§ **Dataset entries**
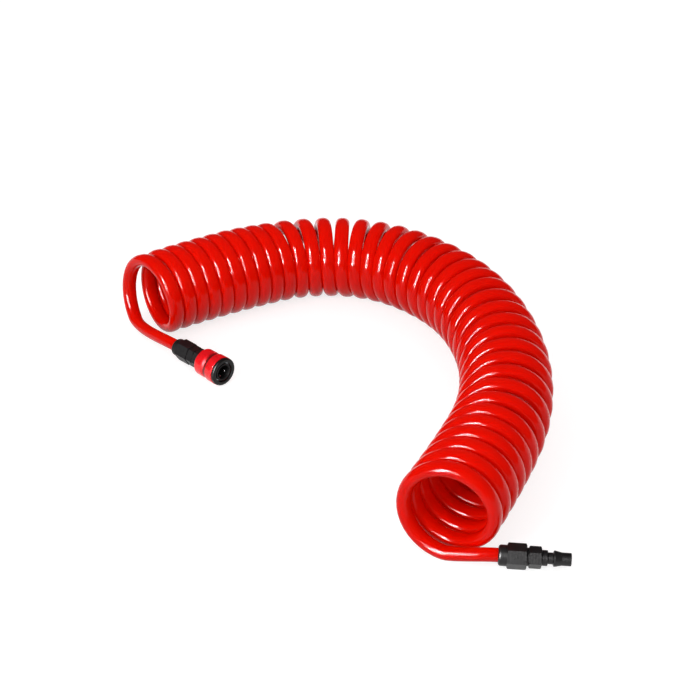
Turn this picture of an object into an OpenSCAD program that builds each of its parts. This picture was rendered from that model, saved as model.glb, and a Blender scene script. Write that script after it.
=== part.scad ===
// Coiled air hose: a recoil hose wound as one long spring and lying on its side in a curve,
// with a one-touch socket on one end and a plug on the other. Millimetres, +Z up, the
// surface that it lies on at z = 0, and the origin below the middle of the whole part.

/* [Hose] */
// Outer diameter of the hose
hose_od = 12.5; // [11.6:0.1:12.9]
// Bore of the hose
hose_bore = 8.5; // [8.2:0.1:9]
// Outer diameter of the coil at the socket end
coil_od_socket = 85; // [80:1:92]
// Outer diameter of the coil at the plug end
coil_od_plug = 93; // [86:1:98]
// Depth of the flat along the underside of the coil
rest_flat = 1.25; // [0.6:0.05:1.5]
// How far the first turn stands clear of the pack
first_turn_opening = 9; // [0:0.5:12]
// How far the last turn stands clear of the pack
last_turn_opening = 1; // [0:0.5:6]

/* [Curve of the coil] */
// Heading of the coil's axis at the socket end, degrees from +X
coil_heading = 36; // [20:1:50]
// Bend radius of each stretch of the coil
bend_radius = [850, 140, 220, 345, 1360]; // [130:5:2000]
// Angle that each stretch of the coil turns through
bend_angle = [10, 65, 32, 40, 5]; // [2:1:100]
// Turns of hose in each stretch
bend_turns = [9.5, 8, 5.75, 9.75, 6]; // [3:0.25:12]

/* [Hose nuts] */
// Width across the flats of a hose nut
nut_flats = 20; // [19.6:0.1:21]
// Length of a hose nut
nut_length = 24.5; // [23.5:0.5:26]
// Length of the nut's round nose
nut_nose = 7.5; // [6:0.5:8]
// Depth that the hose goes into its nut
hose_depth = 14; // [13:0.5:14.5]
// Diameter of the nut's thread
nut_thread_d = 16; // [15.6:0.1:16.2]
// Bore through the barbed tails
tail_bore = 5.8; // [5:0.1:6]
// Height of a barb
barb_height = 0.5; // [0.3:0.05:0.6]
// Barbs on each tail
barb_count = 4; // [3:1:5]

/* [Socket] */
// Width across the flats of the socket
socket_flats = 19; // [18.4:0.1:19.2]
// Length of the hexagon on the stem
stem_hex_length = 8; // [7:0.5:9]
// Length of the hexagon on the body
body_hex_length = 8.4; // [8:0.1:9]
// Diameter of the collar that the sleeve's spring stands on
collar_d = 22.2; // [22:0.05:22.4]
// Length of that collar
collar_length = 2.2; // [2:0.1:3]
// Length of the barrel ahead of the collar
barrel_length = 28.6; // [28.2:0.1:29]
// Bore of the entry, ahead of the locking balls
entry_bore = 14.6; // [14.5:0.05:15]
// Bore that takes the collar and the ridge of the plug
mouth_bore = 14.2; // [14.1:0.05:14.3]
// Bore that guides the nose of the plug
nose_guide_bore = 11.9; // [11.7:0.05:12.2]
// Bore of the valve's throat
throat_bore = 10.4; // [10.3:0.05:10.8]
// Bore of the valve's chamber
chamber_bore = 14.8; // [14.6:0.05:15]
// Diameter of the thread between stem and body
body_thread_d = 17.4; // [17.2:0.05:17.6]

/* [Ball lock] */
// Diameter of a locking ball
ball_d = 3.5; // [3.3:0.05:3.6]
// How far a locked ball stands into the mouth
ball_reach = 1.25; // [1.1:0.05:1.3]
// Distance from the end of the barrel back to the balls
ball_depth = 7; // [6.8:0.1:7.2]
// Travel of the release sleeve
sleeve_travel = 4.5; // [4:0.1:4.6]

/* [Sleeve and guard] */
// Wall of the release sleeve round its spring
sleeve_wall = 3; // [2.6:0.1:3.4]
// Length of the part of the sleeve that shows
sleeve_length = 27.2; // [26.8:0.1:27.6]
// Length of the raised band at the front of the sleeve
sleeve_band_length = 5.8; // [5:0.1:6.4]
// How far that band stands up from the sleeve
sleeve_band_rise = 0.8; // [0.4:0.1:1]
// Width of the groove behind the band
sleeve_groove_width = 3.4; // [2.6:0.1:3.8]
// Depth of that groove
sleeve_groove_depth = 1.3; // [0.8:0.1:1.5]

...

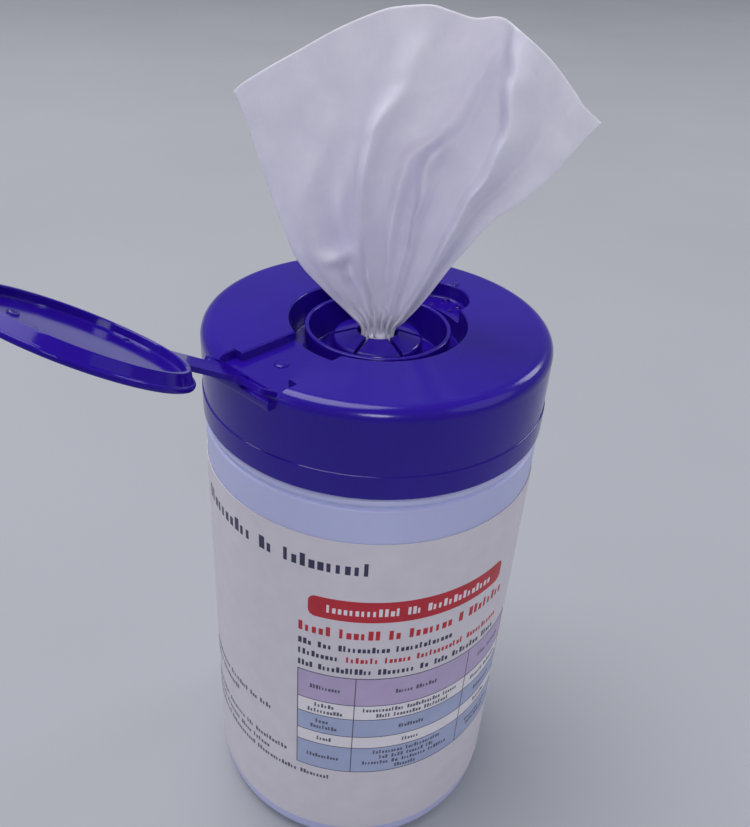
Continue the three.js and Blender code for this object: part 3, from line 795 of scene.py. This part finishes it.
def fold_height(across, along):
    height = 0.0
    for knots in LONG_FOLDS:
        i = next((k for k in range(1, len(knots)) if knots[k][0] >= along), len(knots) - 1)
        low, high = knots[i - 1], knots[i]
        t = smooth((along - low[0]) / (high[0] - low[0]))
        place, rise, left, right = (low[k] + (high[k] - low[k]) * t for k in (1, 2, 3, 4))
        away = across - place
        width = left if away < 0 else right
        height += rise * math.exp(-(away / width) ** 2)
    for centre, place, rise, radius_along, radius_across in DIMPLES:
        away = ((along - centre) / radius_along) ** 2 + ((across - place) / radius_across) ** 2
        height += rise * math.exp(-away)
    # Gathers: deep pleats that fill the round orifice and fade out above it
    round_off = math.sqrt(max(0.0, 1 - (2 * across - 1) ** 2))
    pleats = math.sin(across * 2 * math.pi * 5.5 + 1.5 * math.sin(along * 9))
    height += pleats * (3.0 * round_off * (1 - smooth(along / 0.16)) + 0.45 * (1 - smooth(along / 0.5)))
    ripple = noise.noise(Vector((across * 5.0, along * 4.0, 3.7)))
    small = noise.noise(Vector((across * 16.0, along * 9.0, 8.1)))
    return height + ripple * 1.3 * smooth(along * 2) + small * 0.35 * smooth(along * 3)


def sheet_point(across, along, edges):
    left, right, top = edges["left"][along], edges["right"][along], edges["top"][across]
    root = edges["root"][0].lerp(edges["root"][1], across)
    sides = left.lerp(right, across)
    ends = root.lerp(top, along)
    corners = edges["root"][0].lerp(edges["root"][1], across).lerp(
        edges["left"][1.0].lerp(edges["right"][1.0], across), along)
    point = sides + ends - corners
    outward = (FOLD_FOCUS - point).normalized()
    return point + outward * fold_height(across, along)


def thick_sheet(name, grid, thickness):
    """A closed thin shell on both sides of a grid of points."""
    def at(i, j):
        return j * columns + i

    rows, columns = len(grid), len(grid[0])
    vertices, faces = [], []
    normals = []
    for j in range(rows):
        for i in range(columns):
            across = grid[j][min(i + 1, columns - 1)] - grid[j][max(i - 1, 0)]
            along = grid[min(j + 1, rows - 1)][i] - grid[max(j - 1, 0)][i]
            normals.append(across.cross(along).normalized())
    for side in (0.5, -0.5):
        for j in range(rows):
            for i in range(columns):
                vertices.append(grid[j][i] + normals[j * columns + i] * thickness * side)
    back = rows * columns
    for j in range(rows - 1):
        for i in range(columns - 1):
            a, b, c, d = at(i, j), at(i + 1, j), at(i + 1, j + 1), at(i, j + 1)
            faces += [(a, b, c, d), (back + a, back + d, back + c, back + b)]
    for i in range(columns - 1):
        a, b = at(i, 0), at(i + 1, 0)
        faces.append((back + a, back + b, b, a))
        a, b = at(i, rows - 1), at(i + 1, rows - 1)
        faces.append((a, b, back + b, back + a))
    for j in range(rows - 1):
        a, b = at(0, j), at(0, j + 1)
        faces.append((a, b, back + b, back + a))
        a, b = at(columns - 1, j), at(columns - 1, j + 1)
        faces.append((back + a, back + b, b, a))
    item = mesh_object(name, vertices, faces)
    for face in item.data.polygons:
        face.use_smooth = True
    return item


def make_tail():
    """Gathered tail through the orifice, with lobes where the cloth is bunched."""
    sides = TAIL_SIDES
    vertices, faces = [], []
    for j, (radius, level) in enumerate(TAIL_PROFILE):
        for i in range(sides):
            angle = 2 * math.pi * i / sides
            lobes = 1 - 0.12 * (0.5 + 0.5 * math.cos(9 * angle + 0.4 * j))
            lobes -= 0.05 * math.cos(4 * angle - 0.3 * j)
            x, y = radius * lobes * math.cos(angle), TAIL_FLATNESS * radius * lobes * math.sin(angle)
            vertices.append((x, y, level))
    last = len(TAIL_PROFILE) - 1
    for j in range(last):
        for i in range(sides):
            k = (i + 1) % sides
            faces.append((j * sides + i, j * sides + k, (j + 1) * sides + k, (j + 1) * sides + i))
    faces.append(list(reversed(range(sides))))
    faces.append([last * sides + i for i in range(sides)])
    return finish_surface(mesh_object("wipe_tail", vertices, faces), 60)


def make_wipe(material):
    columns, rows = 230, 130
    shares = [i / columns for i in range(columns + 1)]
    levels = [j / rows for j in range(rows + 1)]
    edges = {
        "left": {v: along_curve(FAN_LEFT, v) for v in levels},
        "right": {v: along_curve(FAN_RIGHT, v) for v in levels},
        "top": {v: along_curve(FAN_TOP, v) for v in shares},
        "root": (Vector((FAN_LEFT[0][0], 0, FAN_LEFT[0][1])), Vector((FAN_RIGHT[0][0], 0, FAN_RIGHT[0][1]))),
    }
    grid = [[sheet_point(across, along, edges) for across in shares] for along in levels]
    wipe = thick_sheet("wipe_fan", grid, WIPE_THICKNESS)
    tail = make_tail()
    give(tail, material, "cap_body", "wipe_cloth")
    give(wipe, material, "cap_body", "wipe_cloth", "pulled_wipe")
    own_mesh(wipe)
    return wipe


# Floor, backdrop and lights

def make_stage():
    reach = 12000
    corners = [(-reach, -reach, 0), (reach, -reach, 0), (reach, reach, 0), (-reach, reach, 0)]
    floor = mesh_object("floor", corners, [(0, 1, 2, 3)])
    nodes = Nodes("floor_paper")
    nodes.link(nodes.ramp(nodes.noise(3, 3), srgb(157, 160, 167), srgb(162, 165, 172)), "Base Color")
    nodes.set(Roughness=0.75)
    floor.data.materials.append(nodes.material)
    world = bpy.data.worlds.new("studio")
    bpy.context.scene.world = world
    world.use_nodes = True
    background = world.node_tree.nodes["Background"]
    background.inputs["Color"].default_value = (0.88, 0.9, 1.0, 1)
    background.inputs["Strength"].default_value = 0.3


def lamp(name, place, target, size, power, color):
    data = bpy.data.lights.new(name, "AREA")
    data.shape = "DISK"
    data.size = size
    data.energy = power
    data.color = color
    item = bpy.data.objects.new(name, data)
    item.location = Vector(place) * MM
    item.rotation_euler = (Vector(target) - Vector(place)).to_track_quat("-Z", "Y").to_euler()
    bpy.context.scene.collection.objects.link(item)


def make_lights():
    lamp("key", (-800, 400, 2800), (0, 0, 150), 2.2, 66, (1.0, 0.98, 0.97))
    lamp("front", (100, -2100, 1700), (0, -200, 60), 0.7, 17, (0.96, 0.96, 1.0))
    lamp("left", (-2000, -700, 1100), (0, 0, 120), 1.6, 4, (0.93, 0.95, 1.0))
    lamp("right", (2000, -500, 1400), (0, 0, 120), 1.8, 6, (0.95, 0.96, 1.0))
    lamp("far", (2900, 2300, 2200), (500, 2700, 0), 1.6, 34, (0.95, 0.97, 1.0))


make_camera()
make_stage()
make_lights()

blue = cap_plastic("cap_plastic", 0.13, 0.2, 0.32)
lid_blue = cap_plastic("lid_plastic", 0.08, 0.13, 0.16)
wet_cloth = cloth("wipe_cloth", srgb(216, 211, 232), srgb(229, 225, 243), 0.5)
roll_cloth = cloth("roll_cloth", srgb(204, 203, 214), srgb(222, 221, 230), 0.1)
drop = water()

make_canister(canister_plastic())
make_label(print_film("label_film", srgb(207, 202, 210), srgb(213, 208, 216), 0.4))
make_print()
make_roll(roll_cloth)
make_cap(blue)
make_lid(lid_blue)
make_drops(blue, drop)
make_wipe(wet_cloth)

==

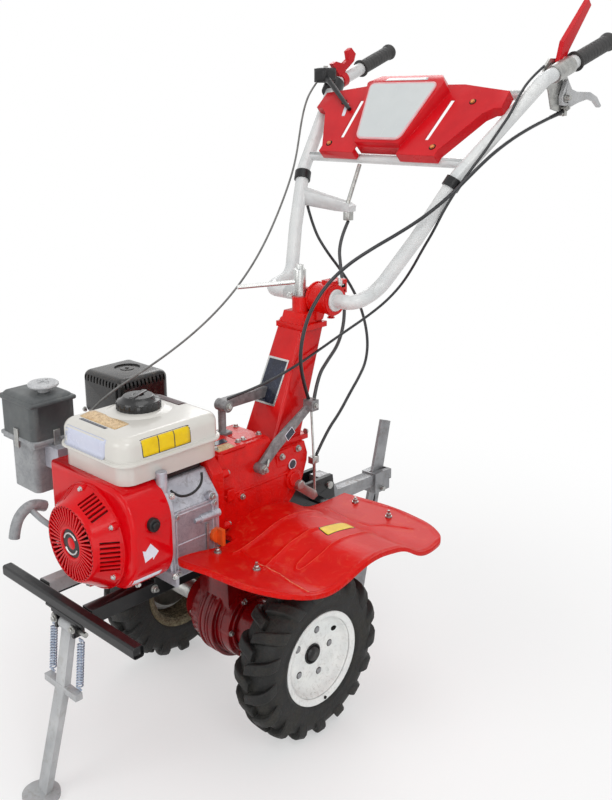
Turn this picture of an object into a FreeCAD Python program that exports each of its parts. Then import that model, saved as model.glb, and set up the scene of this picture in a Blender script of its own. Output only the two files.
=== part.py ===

§ **Goal**
In the listing above, find the line with "Turn this picture of an object into an" and the line with "bend_turns = [9.5, 8, 5.75, 9.75, 6];", then print exactly those two lines and every line between them, and nothing more.

§ **Answer to this task**
Turn this picture of an object into an OpenSCAD program that builds each of its parts. This picture was rendered from that model, saved as model.glb, and a Blender scene script. Write that script after it.
=== part.scad ===
// Coiled air hose: a recoil hose wound as one long spring and lying on its side in a curve,
// with a one-touch socket on one end and a plug on the other. Millimetres, +Z up, the
// surface that it lies on at z = 0, and the origin below the middle of the whole part.

/* [Hose] */
// Outer diameter of the hose
hose_od = 12.5; // [11.6:0.1:12.9]
// Bore of the hose
hose_bore = 8.5; // [8.2:0.1:9]
// Outer diameter of the coil at the socket end
coil_od_socket = 85; // [80:1:92]
// Outer diameter of the coil at the plug end
coil_od_plug = 93; // [86:1:98]
// Depth of the flat along the underside of the coil
rest_flat = 1.25; // [0.6:0.05:1.5]
// How far the first turn stands clear of the pack
first_turn_opening = 9; // [0:0.5:12]
// How far the last turn stands clear of the pack
last_turn_opening = 1; // [0:0.5:6]

/* [Curve of the coil] */
// Heading of the coil's axis at the socket end, degrees from +X
coil_heading = 36; // [20:1:50]
// Bend radius of each stretch of the coil
bend_radius = [850, 140, 220, 345, 1360]; // [130:5:2000]
// Angle that each stretch of the coil turns through
bend_angle = [10, 65, 32, 40, 5]; // [2:1:100]
// Turns of hose in each stretch
bend_turns = [9.5, 8, 5.75, 9.75, 6]; // [3:0.25:12]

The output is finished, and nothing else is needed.